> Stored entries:

══════════════════════════════

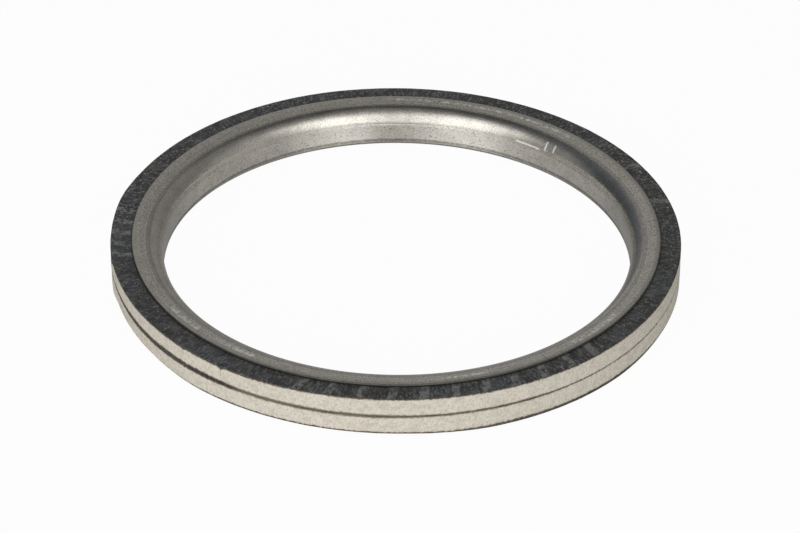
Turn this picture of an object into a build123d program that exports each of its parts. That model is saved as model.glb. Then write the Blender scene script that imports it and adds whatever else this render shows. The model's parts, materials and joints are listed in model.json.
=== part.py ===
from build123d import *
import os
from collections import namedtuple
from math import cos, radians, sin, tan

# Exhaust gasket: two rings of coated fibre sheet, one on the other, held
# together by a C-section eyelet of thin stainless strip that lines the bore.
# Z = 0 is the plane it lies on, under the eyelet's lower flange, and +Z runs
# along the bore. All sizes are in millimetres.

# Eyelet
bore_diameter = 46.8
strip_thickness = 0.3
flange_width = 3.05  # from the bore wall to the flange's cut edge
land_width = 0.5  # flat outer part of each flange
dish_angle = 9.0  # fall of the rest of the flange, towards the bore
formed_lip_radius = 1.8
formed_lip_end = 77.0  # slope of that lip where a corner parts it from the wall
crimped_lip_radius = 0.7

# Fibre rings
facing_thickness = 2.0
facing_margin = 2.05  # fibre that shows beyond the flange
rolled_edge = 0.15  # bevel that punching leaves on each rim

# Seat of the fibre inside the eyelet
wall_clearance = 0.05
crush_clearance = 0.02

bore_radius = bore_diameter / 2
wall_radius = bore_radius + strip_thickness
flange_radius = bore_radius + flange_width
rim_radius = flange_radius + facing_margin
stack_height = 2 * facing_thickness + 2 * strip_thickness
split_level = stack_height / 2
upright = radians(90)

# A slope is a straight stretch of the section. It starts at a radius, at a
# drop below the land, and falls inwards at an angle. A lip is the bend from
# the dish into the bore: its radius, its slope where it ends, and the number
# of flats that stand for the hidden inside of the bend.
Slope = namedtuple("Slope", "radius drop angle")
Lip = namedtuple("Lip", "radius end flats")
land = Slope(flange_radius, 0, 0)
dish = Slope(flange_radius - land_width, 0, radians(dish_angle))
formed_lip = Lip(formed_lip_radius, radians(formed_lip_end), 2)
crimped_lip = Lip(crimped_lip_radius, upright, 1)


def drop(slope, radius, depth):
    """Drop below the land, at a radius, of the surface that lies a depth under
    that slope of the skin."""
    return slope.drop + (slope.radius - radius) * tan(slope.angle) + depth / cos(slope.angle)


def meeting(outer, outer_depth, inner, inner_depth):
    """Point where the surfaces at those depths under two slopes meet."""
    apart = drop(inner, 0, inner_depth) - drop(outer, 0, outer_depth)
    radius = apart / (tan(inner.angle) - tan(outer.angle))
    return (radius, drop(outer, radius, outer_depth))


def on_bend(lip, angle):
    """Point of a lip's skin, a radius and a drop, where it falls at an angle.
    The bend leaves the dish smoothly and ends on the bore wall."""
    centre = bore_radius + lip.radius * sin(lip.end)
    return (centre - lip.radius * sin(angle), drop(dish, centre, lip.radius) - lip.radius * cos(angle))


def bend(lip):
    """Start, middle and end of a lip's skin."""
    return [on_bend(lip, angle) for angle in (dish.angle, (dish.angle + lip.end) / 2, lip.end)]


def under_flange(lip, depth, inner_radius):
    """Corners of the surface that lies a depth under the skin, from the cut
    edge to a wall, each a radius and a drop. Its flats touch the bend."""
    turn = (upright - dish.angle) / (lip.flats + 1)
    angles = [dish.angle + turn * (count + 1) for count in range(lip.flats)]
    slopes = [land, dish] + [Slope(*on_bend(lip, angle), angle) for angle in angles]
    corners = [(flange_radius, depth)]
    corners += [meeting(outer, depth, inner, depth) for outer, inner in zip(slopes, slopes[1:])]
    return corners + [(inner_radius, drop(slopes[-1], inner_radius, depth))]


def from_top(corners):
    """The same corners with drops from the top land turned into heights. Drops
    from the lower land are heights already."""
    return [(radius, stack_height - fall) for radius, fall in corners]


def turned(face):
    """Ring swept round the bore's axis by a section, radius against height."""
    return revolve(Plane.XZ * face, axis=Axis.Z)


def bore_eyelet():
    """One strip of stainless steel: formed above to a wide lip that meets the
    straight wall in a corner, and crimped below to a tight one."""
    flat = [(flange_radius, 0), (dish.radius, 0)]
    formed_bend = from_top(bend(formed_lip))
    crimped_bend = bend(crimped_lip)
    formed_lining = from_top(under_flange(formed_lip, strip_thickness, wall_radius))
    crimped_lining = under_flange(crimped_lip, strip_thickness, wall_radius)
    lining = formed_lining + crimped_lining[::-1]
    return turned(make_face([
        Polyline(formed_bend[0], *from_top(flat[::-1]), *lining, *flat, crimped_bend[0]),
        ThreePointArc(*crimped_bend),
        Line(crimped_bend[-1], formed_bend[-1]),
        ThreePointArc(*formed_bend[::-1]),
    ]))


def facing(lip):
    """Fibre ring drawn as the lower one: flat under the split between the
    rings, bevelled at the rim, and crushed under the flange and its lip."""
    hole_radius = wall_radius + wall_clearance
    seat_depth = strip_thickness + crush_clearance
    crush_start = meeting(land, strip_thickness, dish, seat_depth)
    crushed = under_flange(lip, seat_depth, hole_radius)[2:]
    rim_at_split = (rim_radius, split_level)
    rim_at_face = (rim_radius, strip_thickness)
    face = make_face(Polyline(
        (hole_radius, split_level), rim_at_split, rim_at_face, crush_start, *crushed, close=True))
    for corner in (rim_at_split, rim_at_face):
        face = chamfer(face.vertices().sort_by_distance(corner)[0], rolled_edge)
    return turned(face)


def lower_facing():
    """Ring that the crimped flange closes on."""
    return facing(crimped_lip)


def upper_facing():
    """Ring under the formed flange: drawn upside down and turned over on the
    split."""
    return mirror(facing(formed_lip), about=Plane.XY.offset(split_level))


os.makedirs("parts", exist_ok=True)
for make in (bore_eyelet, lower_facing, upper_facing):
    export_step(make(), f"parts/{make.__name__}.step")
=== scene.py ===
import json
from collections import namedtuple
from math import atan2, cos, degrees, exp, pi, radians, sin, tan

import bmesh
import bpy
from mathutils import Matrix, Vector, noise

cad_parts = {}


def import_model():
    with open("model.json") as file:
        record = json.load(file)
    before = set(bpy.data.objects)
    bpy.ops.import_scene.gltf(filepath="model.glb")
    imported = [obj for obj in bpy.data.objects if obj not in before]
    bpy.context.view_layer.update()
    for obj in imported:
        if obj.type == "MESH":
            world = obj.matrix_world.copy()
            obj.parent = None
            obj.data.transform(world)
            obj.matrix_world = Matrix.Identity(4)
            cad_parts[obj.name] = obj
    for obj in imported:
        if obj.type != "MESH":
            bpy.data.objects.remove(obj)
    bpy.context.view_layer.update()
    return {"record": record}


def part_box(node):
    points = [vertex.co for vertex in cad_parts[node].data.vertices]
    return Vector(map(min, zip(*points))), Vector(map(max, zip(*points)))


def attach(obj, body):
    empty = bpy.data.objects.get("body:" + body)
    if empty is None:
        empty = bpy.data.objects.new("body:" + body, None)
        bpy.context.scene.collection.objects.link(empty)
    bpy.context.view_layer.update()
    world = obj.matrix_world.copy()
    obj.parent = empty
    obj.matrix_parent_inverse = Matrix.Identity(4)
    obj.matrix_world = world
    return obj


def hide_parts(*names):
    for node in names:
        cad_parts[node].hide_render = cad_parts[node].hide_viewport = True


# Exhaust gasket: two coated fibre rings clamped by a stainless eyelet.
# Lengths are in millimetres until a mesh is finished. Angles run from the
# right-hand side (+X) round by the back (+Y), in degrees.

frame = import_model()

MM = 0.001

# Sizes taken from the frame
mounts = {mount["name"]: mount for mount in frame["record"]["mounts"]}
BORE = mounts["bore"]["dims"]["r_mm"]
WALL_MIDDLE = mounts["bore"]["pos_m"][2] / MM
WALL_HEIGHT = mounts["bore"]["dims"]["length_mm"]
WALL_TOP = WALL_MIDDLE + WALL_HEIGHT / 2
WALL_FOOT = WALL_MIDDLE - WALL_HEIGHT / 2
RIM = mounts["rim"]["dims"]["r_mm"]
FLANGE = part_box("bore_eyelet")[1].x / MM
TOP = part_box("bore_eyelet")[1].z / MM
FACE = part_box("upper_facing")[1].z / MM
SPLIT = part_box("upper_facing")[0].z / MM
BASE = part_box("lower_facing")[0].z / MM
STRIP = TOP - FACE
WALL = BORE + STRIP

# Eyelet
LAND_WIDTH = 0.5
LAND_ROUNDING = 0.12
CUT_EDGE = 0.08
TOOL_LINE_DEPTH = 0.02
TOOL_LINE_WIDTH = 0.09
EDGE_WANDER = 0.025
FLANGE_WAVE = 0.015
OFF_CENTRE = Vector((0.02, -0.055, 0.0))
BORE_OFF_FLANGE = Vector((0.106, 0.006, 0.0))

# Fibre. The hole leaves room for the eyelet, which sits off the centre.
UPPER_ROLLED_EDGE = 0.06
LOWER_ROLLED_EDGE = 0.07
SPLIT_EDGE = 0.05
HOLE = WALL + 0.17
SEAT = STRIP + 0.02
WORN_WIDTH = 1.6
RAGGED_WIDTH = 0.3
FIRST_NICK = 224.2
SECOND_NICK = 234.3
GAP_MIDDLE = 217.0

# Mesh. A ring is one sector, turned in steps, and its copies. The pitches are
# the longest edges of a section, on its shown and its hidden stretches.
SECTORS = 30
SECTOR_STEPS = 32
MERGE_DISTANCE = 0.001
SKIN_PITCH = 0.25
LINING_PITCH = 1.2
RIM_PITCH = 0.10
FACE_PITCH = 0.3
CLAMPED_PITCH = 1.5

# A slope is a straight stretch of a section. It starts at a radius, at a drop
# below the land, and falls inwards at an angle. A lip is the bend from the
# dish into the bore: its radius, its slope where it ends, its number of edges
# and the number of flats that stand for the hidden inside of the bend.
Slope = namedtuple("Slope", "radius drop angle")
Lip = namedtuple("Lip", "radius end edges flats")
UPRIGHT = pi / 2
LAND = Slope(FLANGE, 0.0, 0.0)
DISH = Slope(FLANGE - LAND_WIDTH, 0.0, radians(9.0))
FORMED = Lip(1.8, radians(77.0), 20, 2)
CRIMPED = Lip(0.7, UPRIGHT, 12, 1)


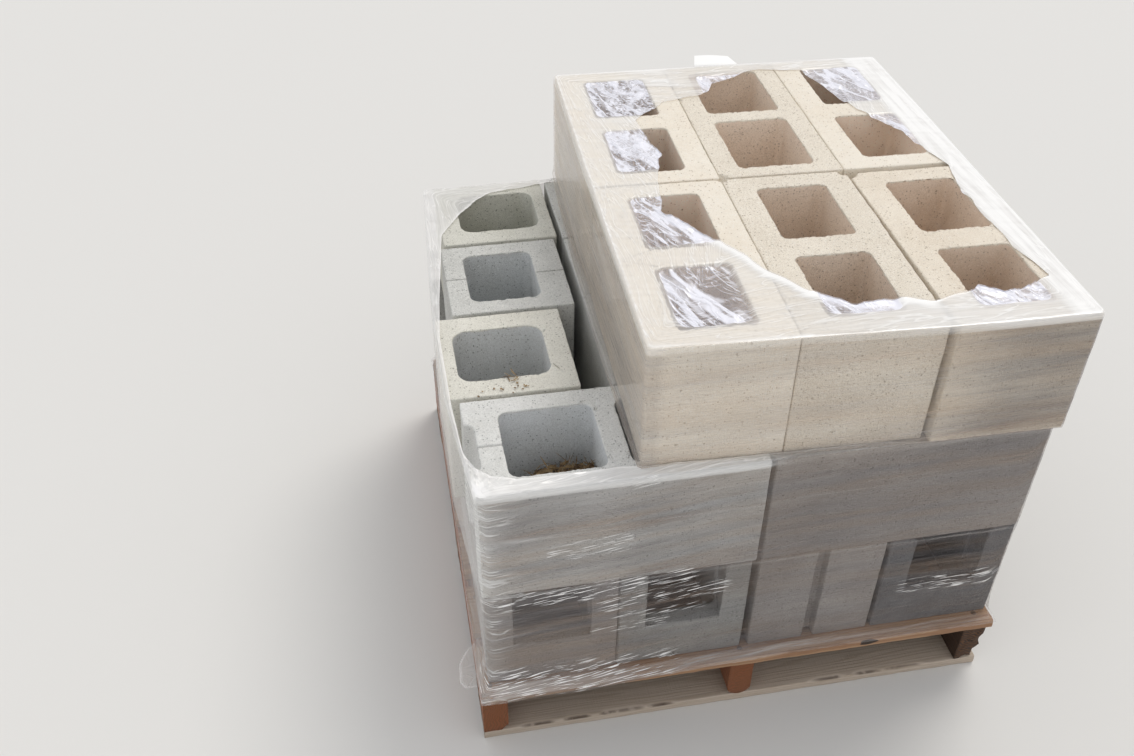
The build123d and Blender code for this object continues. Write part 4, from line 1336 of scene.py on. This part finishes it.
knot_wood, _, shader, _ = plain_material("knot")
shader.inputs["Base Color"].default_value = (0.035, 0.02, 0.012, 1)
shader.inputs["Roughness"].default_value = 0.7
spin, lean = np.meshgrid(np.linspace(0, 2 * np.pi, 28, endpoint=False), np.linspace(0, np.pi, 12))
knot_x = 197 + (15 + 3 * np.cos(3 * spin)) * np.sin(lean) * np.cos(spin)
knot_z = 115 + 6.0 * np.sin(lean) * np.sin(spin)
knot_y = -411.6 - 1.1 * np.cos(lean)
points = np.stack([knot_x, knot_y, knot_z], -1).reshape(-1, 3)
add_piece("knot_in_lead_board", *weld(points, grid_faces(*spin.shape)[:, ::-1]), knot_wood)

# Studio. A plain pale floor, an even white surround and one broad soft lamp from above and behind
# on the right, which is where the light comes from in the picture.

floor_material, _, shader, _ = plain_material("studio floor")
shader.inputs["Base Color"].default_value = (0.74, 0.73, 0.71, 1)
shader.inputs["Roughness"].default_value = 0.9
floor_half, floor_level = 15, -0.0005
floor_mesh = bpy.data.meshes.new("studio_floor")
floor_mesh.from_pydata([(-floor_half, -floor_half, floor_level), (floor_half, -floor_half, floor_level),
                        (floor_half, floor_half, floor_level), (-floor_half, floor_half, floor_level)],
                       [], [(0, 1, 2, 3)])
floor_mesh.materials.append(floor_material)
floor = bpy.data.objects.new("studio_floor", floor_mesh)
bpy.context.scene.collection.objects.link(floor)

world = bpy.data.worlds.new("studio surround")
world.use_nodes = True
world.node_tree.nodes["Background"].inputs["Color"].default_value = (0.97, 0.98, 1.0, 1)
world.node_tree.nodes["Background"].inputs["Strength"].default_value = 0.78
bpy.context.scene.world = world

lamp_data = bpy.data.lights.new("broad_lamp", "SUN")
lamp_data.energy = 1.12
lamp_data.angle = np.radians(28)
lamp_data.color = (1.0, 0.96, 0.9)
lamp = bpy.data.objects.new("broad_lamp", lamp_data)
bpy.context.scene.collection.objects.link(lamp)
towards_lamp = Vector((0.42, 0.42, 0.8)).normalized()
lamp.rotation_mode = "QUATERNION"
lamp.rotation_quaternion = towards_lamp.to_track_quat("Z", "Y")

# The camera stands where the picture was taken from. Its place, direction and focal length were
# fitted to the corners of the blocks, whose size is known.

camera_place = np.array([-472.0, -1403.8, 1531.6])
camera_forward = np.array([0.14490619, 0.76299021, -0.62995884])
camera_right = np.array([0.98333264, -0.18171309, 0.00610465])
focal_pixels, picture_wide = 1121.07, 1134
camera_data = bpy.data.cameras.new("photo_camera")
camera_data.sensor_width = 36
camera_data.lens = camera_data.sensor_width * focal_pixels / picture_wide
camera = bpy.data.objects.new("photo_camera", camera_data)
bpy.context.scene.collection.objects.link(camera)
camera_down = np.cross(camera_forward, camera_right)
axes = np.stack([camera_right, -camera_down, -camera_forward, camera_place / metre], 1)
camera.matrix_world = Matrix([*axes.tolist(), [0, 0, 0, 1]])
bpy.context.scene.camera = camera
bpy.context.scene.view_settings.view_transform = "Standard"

══════════════════════════════

> REQUIREMENT:
Between the line containing "return turned(face)" and the line containing "bpy.data.objects.remove(obj)" lies the part to return. Return it exactly, counting both of those lines.

> PROBLEM SOLUTION:
    return turned(face)


def lower_facing():
    """Ring that the crimped flange closes on."""
    return facing(crimped_lip)


def upper_facing():
    """Ring under the formed flange: drawn upside down and turned over on the
    split."""
    return mirror(facing(formed_lip), about=Plane.XY.offset(split_level))


os.makedirs("parts", exist_ok=True)
for make in (bore_eyelet, lower_facing, upper_facing):
    export_step(make(), f"parts/{make.__name__}.step")
=== scene.py ===
import json
from collections import namedtuple
from math import atan2, cos, degrees, exp, pi, radians, sin, tan

import bmesh
import bpy
from mathutils import Matrix, Vector, noise

cad_parts = {}


def import_model():
    with open("model.json") as file:
        record = json.load(file)
    before = set(bpy.data.objects)
    bpy.ops.import_scene.gltf(filepath="model.glb")
    imported = [obj for obj in bpy.data.objects if obj not in before]
    bpy.context.view_layer.update()
    for obj in imported:
        if obj.type == "MESH":
            world = obj.matrix_world.copy()
            obj.parent = None
            obj.data.transform(world)
            obj.matrix_world = Matrix.Identity(4)
            cad_parts[obj.name] = obj
    for obj in imported:
        if obj.type != "MESH":
            bpy.data.objects.remove(obj)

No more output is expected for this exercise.